En 1941 il s’est passé la même chose. Lorsqu’il n’y avait qu’un seul pays qui résistait dans cette région du monde à l’occupation allemande, et dont le régime n’était ni un régime fascisant ou fasciste, ou en tout cas allié à Hitler et Mussolini, ni communiste, et qui était un État semi-autoritaire, une monarchie autoritaire qui était celle du Prince Alexandre puis du Régent lorsque le Prince Alexandre a été assassiné à Marseille en 1934, eh bien c’était la Yougoslavie. Et en mars 1941, les gens l’ont oublié, ont est en 1941 donc la France est occupée, la moitié de l’Europe est occupée, l’Allemagne s’apprête à envahir l’Union Soviétique, le seul pays qui résiste un petit peu à cette tendance c’est la Yougoslavie. Et Hitler se dit, si je veux envahir l’Union Soviétique il faut que je sois tranquille sur mon flanc Sud-Est, donc les Serbes qui ne veulent pas intégrer son pacte d’acier commencent à le fatiguer, il convoque plusieurs fois le Régent qui finit par signer l’accord qui fait entrer la Yougoslavie du côté des Allemands et des Italiens.

Que se passe-t-il, huit jours après il y a un coup d’État à Belgrade. L’armée, la jeunesse, l’Église renversent le Régent, mettent sur le trône un enfant de 17 ans qui s’appelle Pierre, donc Pierre II, en disant nous ne voulons pas du pacte avec Hitler, nous sommes du côté des Alliés, du côté de l’Angleterre.
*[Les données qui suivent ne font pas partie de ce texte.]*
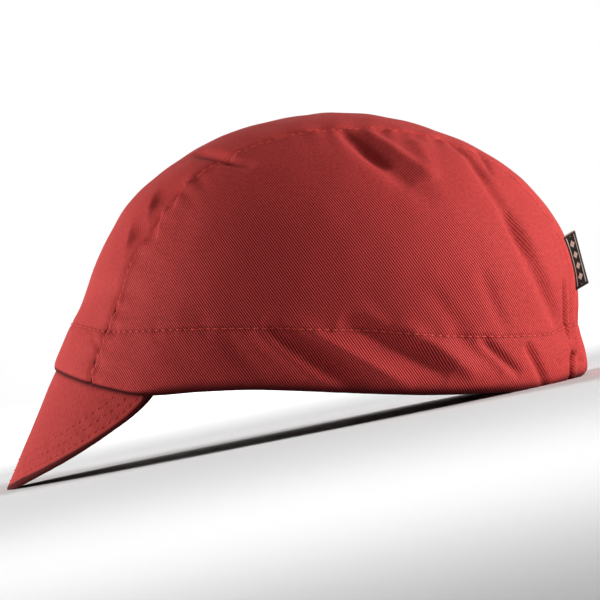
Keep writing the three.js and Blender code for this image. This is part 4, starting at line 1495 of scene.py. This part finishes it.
def stitches(path, normals, pitch, sunk=0.0):
    """Beads along a path: their points and faces, and a place along and around each thread."""
    length = arc_lengths(path)
    begin = np.arange(pitch / 2, length[-1] - pitch, pitch)
    along = np.linspace(0, 1, BEAD_STEPS)
    at = begin[:, None] + along * STITCH_LENGTH
    centre = np.stack([np.interp(at, length, path[:, axis]) for axis in range(3)], -1)
    normal = unit(np.stack([np.interp(at, length, normals[:, axis]) for axis in range(3)], -1))
    way = unit(centre[:, -1:] - centre[:, :1])
    aside = unit(np.cross(way, normal))
    arch = np.sin(math.pi * along)
    centre = centre + normal * (THREAD_LIFT * arch - THREAD_SINK * (1 - arch) - sunk)[:, None]
    thick = THREAD * np.sqrt(np.sin(math.pi * (BEAD_ENDS + (1 - 2 * BEAD_ENDS) * along)))
    around = 2 * math.pi * np.arange(BEAD_SIDES) / BEAD_SIDES
    ring = (aside[:, :, None] * np.cos(around)[:, None]
            + normal[:, :, None] * np.sin(around)[:, None])
    points = centre[:, :, None] + ring * thick[:, None, None]
    count = len(begin)
    bead = BEAD_STEPS * BEAD_SIDES
    grid = np.arange(bead).reshape(BEAD_STEPS, BEAD_SIDES)
    sides = quads(np.pad(grid, ((0, 0), (0, 1)), mode="wrap")).tolist()
    sides += [grid[0, ::-1].tolist(), grid[-1].tolist()]
    faces = [[corner + number * bead for corner in face] for number in range(count)
             for face in sides]
    spots = np.stack(np.broadcast_arrays(
        (along * STITCH_LENGTH)[None, :, None], around / (2 * math.pi),
        np.arange(count)[:, None, None]), -1)
    return points.reshape(-1, 3), faces, spots.reshape(-1, 3)


print("stitches in a decimetre of seam:", round(0.1 / STITCH_PITCH))

# %% [markdown]
# The thread is two plies of cotton wound round one another. Each point of a bead knows how far
# along and around the thread it is, so the winding is one slanting wave, and each stitch takes up
# the light a little differently, by its number in the row.

# %% Thread
THREAD_RED = (0.8, 0.11, 0.085, 1)
THREAD_DARK = (0.35, 0.025, 0.024, 1)
PLY_LENGTH = 0.0009
PLIES = 2
PLY_GROOVE = 0.6
PLY_LIGHT = 0.85
STITCH_LIGHT = 0.2
THREAD_BUMP = 0.6
THREAD_BUMP_HEIGHT = 0.0001
THREAD_ROUGH = 0.55
THREAD_ROUGH_SHADE = 0.15


def thread(name):
    """Two-ply cotton thread: the plies wind round it and leave a dark groove between them."""
    material, wires, shader = new_material(name, COTTON)
    place = attribute(wires, "thread_place")
    along = place.node("ShaderNodeSeparateXYZ", {}, {"Vector": place}, "X")
    around = along.beside("Y")
    number = along.beside("Z")
    ply = (along / PLY_LENGTH + around * PLIES).wave()
    shade = place.node("ShaderNodeTexWhiteNoise", {"noise_dimensions": "1D"}, {"W": number}, 0)
    # The groove between the plies is darkened with painted shade; each stitch's tone also differs at
    # random.
    lit = (ply.power(PLY_GROOVE) * PLY_LIGHT + shade * STITCH_LIGHT).held()
    bump = bumped(ply, THREAD_BUMP, THREAD_BUMP_HEIGHT)
    rough = THREAD_ROUGH + shade * THREAD_ROUGH_SHADE
    plug(wires, shader, Base_Color=lit.mixed(THREAD_DARK, THREAD_RED), Roughness=rough, Normal=bump)
    return material


thread_red = thread("red_thread")
print("thread, mm:", round(2 * THREAD * 1000, 2))

# %% [markdown]
# The rows are sewn in the order in which a machine would: both seams, then the row round the
# band, which crosses the side panels and the strip, and last the three rows of the peak.

# %% Sewing
def sew(name, rows):
    """One mesh of all the stitches of some rows."""
    points, faces, spots = [], [], []
    total = 0
    for row_points, row_faces, row_spots in rows:
        faces += [[corner + total for corner in face] for face in row_faces]
        points.append(row_points)
        spots.append(row_spots)
        total += len(row_points)
    mesh = bpy.data.meshes.new(name)
    mesh.from_pydata(settled(np.concatenate(points)), [], faces)
    set_marks(mesh, {"thread_place": np.concatenate(spots)})
    put_in_scene(name, mesh, thread_red)
    print(name, "faces:", len(faces))


band_rows = []
for side, word in ((LEFT, "left"), (RIGHT, "right")):
    outer, normal, distance, base = side_data[side]
    over = base[..., 2] - band_height(base[..., 1])
    path, normals = contour(-distance, -STITCH_PLACE, outer, normal)
    sew(f"{word}_seam_stitches", [stitches(path, normals, STITCH_PITCH)])
    band_rows.append(stitches(*contour(over, 0.0, outer, normal), STITCH_PITCH))
outer, normal, base = (np.swapaxes(grid, 0, 1) for grid in strip_data)
over = base[..., 2] - band_height(base[..., 1])
for order in (1, -1):
    ends = contour(over[:, ::order], 0.0, outer[:, ::order], normal[:, ::order])
    band_rows.append(stitches(*ends, STITCH_PITCH))
sew("band_stitches", band_rows)
upper, normal, edge = peak_data
sew("peak_stitches", [
    stitches(*contour(-edge, -place, upper, normal), PEAK_STITCH_PITCH, PEAK_SUNK)
    for place in PEAK_ROW_PLACES])

# %% [markdown]
# The cap stands on a pale sweep: a floor that curves up into a wall far behind, so that no
# horizon shows. A flat plane would end in a line behind the cap.

# %% Floor
FLOOR_REACH = 6.0
WALL_PLACE = -5.0
COVE = 1.5
COVE_STEPS = 24
WALL_HEIGHT = 5.0
PALE = (0.8, 0.8, 0.8, 1)
PAPER_ROUGH = 0.9

turns = np.linspace(0, math.pi / 2, COVE_STEPS)
floor_x = np.concatenate([[FLOOR_REACH], WALL_PLACE + COVE * (1 - np.sin(turns)), [WALL_PLACE]])
floor_z = np.concatenate([[0.0], COVE * (1 - np.cos(turns)), [WALL_HEIGHT]])
floor_lines = [[(x, y, z) for y in (-FLOOR_REACH, FLOOR_REACH)] for x, z in zip(floor_x, floor_z)]
sweep = bpy.data.meshes.new("floor")
sweep.from_pydata(np.array(floor_lines).reshape(-1, 3), [],
                  quads(np.arange(2 * len(floor_x)).reshape(-1, 2)))
sweep.shade_smooth()
sweep.materials.append(
    new_material("pale_floor", {"Base Color": PALE, "Roughness": PAPER_ROUGH})[0])
floor = bpy.data.objects.new("floor", sweep)
bpy.context.scene.collection.objects.link(floor)
print("floor faces:", len(sweep.polygons))

# %% [markdown]
# Two large soft lights stand low, one before the peak and one behind the back. They rake along
# the side panel, which brings out its folds, and leave its middle darker than its ends. A weak
# light high on the camera's side opens the shadows. A strong lamp beyond the cap shines on the
# wall, as a photographer's does to make a white ground, and a small one with a narrow beam
# lightens the floor before the cap. One strong light alone would be simpler, but it would leave
# the far half of the cap in the dark.

# %% Lights
# Each row: name, place, target, size of the lamp, power in watts and spread of its beam
WIDE_BEAM = math.pi
FLOOR_BEAM = math.radians(50)
CAP_MIDDLE = (0.0, 0.0, CROWN_HEIGHT / 2)
WALL_MIDDLE = (WALL_PLACE, 0.0, 0.6)
FLOOR_PLACE = (0.9, 0.0, 0.0)
LIGHTS = [
    ("front_light", (-0.34, -1.43, 0.5), CAP_MIDDLE, 0.6, 31, WIDE_BEAM),
    ("rear_light", (0.2, 1.46, 0.38), CAP_MIDDLE, 0.6, 33, WIDE_BEAM),
    ("high_light", (1.2, 0.0, 1.4), CAP_MIDDLE, 0.6, 3, WIDE_BEAM),
    ("wall_light", (-1.2, 0.0, 2.2), WALL_MIDDLE, 2.0, 165, WIDE_BEAM),
    ("floor_light", (0.9, 0.0, 1.3), FLOOR_PLACE, 0.4, 0.9, FLOOR_BEAM),
]
STUDIO = (0.95, 0.97, 1, 1)
STUDIO_STRENGTH = 0.03

for name, place, target, size, power, beam in LIGHTS:
    lamp = bpy.data.objects.new(name, bpy.data.lights.new(name, "AREA"))
    lamp.data.size = size
    lamp.data.energy = power
    lamp.data.spread = beam
    lamp.location = place
    toward = Vector(target) - lamp.location
    lamp.rotation_euler = toward.to_track_quat("-Z", "Y").to_euler()
    lamp.visible_camera = False
    bpy.context.scene.collection.objects.link(lamp)
studio = bpy.data.worlds.new("studio")
studio.use_nodes = True
backdrop = studio.node_tree.nodes["Background"]
backdrop.inputs["Color"].default_value = STUDIO
backdrop.inputs["Strength"].default_value = STUDIO_STRENGTH
bpy.context.scene.world = studio
bpy.context.scene.view_settings.view_transform = "Standard"
print("lights:", len(LIGHTS))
Scandale, Hitler envahit la Yougoslavie, perd quatre semaines à envahir la Yougoslavie et à la dépecer consciencieusement, ce sont ces quatre semaines qui seront fatales lorsqu’il envahira l’Union Soviétique le 22 Juin 1941 alors qu’il avait prévu de l’envahir début avril juste après Pâques, et on sait qu’il n’arrivera à Moscou qu’en décembre, trop tard pour prendre Moscou.

On a oublié que c’est grâce à Belgrade et à ce coup d’État qu’on a finalement gagné la Seconde Guerre mondiale. De la même façon que les Tchetniks de Mihailović, mouvement de résistance non communiste, royaliste fidèle au roi Pierre qui a commencé à combattre avant que les communistes n’entrent en résistance puisque eux étaient liés par un pacte avec les Allemands, on l’oublie aussi, cette résistance là a permis aux Anglais de se reformer en Lybie et en Égypte pour combattre Rommel correctement et aux Alliés de gagner du temps. Ils étaient donc du bon côté à ce moment là, de la même façon qu’en 1914.

Pourtant en 1999, on les a bombardés, en 1994-95 on les a bombardés, on les a attaqués, considérés comme les seuls responsables de la guerre, et cela encore une fois ils l’ont vécu comme une injustice en se demandant mais pourquoi on nous fait cela après tout ce qu’on a fait pour vous, mais aussi un fatalisme parce que à la fin de 1944 le fameux général Mihailović pro-Anglais a été abandonné après les accords de Yalta, au profit de Tito, au profit du communisme, au profit de l’ennemi de l’Occident.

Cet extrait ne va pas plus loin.